***** Given data
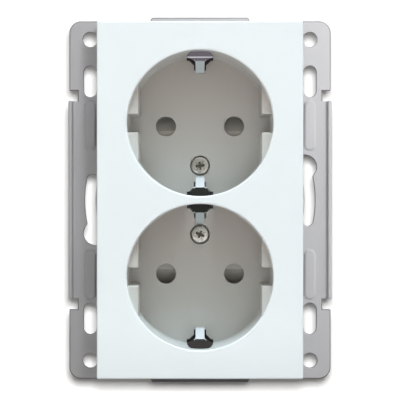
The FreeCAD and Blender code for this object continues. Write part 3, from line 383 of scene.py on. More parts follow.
@dataclass(frozen=True)
class SheetFinish(Finish):
    """Galvanised sheet: calm grey zinc with a fine rolled grain and a hint of crystals, and painted
    shade on the lower tab under the cover.
    """

    metal: float = 0.45  # how much of it is bare metal; the rest is dull zinc bloom
    crystal: float = 1.6 * MM  # width of a crystal
    variation: float = 0.01  # share by which crystals differ, in colour and in roughness
    tab_z: float = -48.6 * MM  # height below which only the lower tab reaches
    tab_painted_shade_share: float = 0.26  # share of the colour left on the lower tab, a painted shade under the cover
    grain: float = 0.25 * MM  # width of the rolled grain
    height: float = 0.0015 * MM  # height of the rolled grain

    def make(self) -> Material:
        """Builds the material."""
        mixer = Mixer(self.name)
        mixer.shader.inputs["Metallic"].default_value = self.metal
        cells = mixer.node("ShaderNodeTexVoronoi")
        cells.inputs["Scale"].default_value = 1.0 / self.crystal
        mixer.link(mixer.place, cells.inputs["Vector"])
        split = mixer.node("ShaderNodeSeparateColor")
        mixer.link(cells.outputs["Color"], split.inputs["Color"])
        crystals = split.outputs["Red"]
        # painted shade: the lower tab, under the cover, gets a darker copy of the zinc
        painted_shade_on_tab = mixer.remap(mixer.axes()[2], self.tab_z - 0.1 * MM, self.tab_z, 1.0, 0.0)
        zinc = mixer.varied(crystals, self.colour, self.variation)
        colour = mixer.blend(painted_shade_on_tab, zinc, tinted(self.colour, self.tab_painted_shade_share))
        rough = mixer.spread(crystals, self.roughness - self.variation, self.roughness + self.variation)
        return mixer.finish(colour, rough, mixer.noise(self.grain, (1.0, 1.0, 9.0)), self.height)


@dataclass(frozen=True)
class ClipFinish(Finish):
    """Spring sheet with a bright tongue, painted shade on each head and a painted highlight along the
    upper outer head's fold.
    """

    upper_head_painted_shade: Colour  # painted shade on the head at the socket's upper end
    lower_head_painted_shade: Colour  # painted shade on the head at its lower end
    middle_head_painted_shade: Colour  # painted shade on the head between the wells
    head_radius: float = 17.1 * MM  # where a head starts, from the well's centre line
    head_y: float = 5.0 * MM  # depth at which a head ends
    outer_z: float = 20.0 * MM  # height from which a clip is an outer one
    neck: float = 1.25 * MM  # half the tongue's width
    shoulder: float = 0.28 * MM  # how much further out the bright part reaches on the shoulders
    fold: float = WELL_Z + 18.08 * MM  # height of the painted highlight along the fold across the upper head
    painted_highlight_half: float = 0.1 * MM
    painted_fold_highlight: Colour = (0.85, 0.84, 0.9)
    dulled: float = 0.35  # how much rougher a head is than its tongue
    variation: float = 0.15  # share by which the tongue's colour and roughness vary
    grain: float = 0.3 * MM  # width of the drawing lines
    height: float = 0.0008 * MM  # height of the drawing lines

    def make(self) -> Material:
        """Builds the material."""
        mixer = Mixer(self.name)
        mixer.shader.inputs["Specular IOR Level"].default_value = 0.08
        across, depth, upward = mixer.axes()
        off_neck = mixer.math("ABSOLUTE", across)
        beside = mixer.remap(off_neck, self.neck, self.neck + 0.2 * MM, 0.0, self.shoulder)
        distance = mixer.math("SUBTRACT", mixer.well_distance(), beside)
        outside = mixer.remap(distance, self.head_radius, self.head_radius + 0.12 * MM)
        front = mixer.remap(depth, self.head_y, self.head_y + 1.5 * MM, 1.0, 0.0)
        head = mixer.math("MULTIPLY", outside, front)
        top = mixer.remap(upward, self.outer_z, self.outer_z + 1 * MM)
        bottom = mixer.remap(upward, -self.outer_z - 1 * MM, -self.outer_z, 1.0, 0.0)
        # painted shade: each head gets a dark colour of its own for the shade and dark reflections in
        # the wells
        dark = mixer.blend(top, self.middle_head_painted_shade, self.upper_head_painted_shade)
        dark = mixer.blend(bottom, dark, self.lower_head_painted_shade)
        # painted highlight: a bright band along the fold of the upper outer head
        off_painted_highlight = mixer.math("ABSOLUTE", mixer.math("SUBTRACT", upward, self.fold))
        on_painted_highlight = mixer.remap(off_painted_highlight, self.painted_highlight_half, 2 * self.painted_highlight_half, 1.0, 0.0)
        dark = mixer.blend(on_painted_highlight, dark, self.painted_fold_highlight)
        mixer.link(mixer.remap(head, 0.0, 1.0, 1.0, 0.0), mixer.shader.inputs["Metallic"])
        lines = mixer.noise(self.grain, (12.0, 1.0, 1.0))
        bright = mixer.varied(lines, self.colour, self.variation)
        least, most = self.roughness * (1 - self.variation), self.roughness * (1 + self.variation)
        dull = mixer.math("MULTIPLY", head, self.dulled)
        rough = mixer.math("ADD", mixer.spread(lines, least, most), dull)
        return mixer.finish(mixer.blend(head, bright, dark), rough, lines, self.height)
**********
Print out the whole listing exactly as it appears.

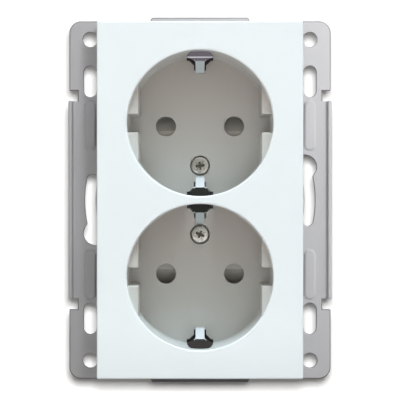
The FreeCAD and Blender code for this object continues. Write part 3, from line 383 of scene.py on. More parts follow.
@dataclass(frozen=True)
class SheetFinish(Finish):
    """Galvanised sheet: calm grey zinc with a fine rolled grain and a hint of crystals, and painted
    shade on the lower tab under the cover.
    """

    metal: float = 0.45  # how much of it is bare metal; the rest is dull zinc bloom
    crystal: float = 1.6 * MM  # width of a crystal
    variation: float = 0.01  # share by which crystals differ, in colour and in roughness
    tab_z: float = -48.6 * MM  # height below which only the lower tab reaches
    tab_painted_shade_share: float = 0.26  # share of the colour left on the lower tab, a painted shade under the cover
    grain: float = 0.25 * MM  # width of the rolled grain
    height: float = 0.0015 * MM  # height of the rolled grain

    def make(self) -> Material:
        """Builds the material."""
        mixer = Mixer(self.name)
        mixer.shader.inputs["Metallic"].default_value = self.metal
        cells = mixer.node("ShaderNodeTexVoronoi")
        cells.inputs["Scale"].default_value = 1.0 / self.crystal
        mixer.link(mixer.place, cells.inputs["Vector"])
        split = mixer.node("ShaderNodeSeparateColor")
        mixer.link(cells.outputs["Color"], split.inputs["Color"])
        crystals = split.outputs["Red"]
        # painted shade: the lower tab, under the cover, gets a darker copy of the zinc
        painted_shade_on_tab = mixer.remap(mixer.axes()[2], self.tab_z - 0.1 * MM, self.tab_z, 1.0, 0.0)
        zinc = mixer.varied(crystals, self.colour, self.variation)
        colour = mixer.blend(painted_shade_on_tab, zinc, tinted(self.colour, self.tab_painted_shade_share))
        rough = mixer.spread(crystals, self.roughness - self.variation, self.roughness + self.variation)
        return mixer.finish(colour, rough, mixer.noise(self.grain, (1.0, 1.0, 9.0)), self.height)


@dataclass(frozen=True)
class ClipFinish(Finish):
    """Spring sheet with a bright tongue, painted shade on each head and a painted highlight along the
    upper outer head's fold.
    """

    upper_head_painted_shade: Colour  # painted shade on the head at the socket's upper end
    lower_head_painted_shade: Colour  # painted shade on the head at its lower end
    middle_head_painted_shade: Colour  # painted shade on the head between the wells
    head_radius: float = 17.1 * MM  # where a head starts, from the well's centre line
    head_y: float = 5.0 * MM  # depth at which a head ends
    outer_z: float = 20.0 * MM  # height from which a clip is an outer one
    neck: float = 1.25 * MM  # half the tongue's width
    shoulder: float = 0.28 * MM  # how much further out the bright part reaches on the shoulders
    fold: float = WELL_Z + 18.08 * MM  # height of the painted highlight along the fold across the upper head
    painted_highlight_half: float = 0.1 * MM
    painted_fold_highlight: Colour = (0.85, 0.84, 0.9)
    dulled: float = 0.35  # how much rougher a head is than its tongue
    variation: float = 0.15  # share by which the tongue's colour and roughness vary
    grain: float = 0.3 * MM  # width of the drawing lines
    height: float = 0.0008 * MM  # height of the drawing lines

    def make(self) -> Material:
        """Builds the material."""
        mixer = Mixer(self.name)
        mixer.shader.inputs["Specular IOR Level"].default_value = 0.08
        across, depth, upward = mixer.axes()
        off_neck = mixer.math("ABSOLUTE", across)
        beside = mixer.remap(off_neck, self.neck, self.neck + 0.2 * MM, 0.0, self.shoulder)
        distance = mixer.math("SUBTRACT", mixer.well_distance(), beside)
        outside = mixer.remap(distance, self.head_radius, self.head_radius + 0.12 * MM)
        front = mixer.remap(depth, self.head_y, self.head_y + 1.5 * MM, 1.0, 0.0)
        head = mixer.math("MULTIPLY", outside, front)
        top = mixer.remap(upward, self.outer_z, self.outer_z + 1 * MM)
        bottom = mixer.remap(upward, -self.outer_z - 1 * MM, -self.outer_z, 1.0, 0.0)
        # painted shade: each head gets a dark colour of its own for the shade and dark reflections in
        # the wells
        dark = mixer.blend(top, self.middle_head_painted_shade, self.upper_head_painted_shade)
        dark = mixer.blend(bottom, dark, self.lower_head_painted_shade)
        # painted highlight: a bright band along the fold of the upper outer head
        off_painted_highlight = mixer.math("ABSOLUTE", mixer.math("SUBTRACT", upward, self.fold))
        on_painted_highlight = mixer.remap(off_painted_highlight, self.painted_highlight_half, 2 * self.painted_highlight_half, 1.0, 0.0)
        dark = mixer.blend(on_painted_highlight, dark, self.painted_fold_highlight)
        mixer.link(mixer.remap(head, 0.0, 1.0, 1.0, 0.0), mixer.shader.inputs["Metallic"])
        lines = mixer.noise(self.grain, (12.0, 1.0, 1.0))
        bright = mixer.varied(lines, self.colour, self.variation)
        least, most = self.roughness * (1 - self.variation), self.roughness * (1 + self.variation)
        dull = mixer.math("MULTIPLY", head, self.dulled)
        rough = mixer.math("ADD", mixer.spread(lines, least, most), dull)
        return mixer.finish(mixer.blend(head, bright, dark), rough, lines, self.height)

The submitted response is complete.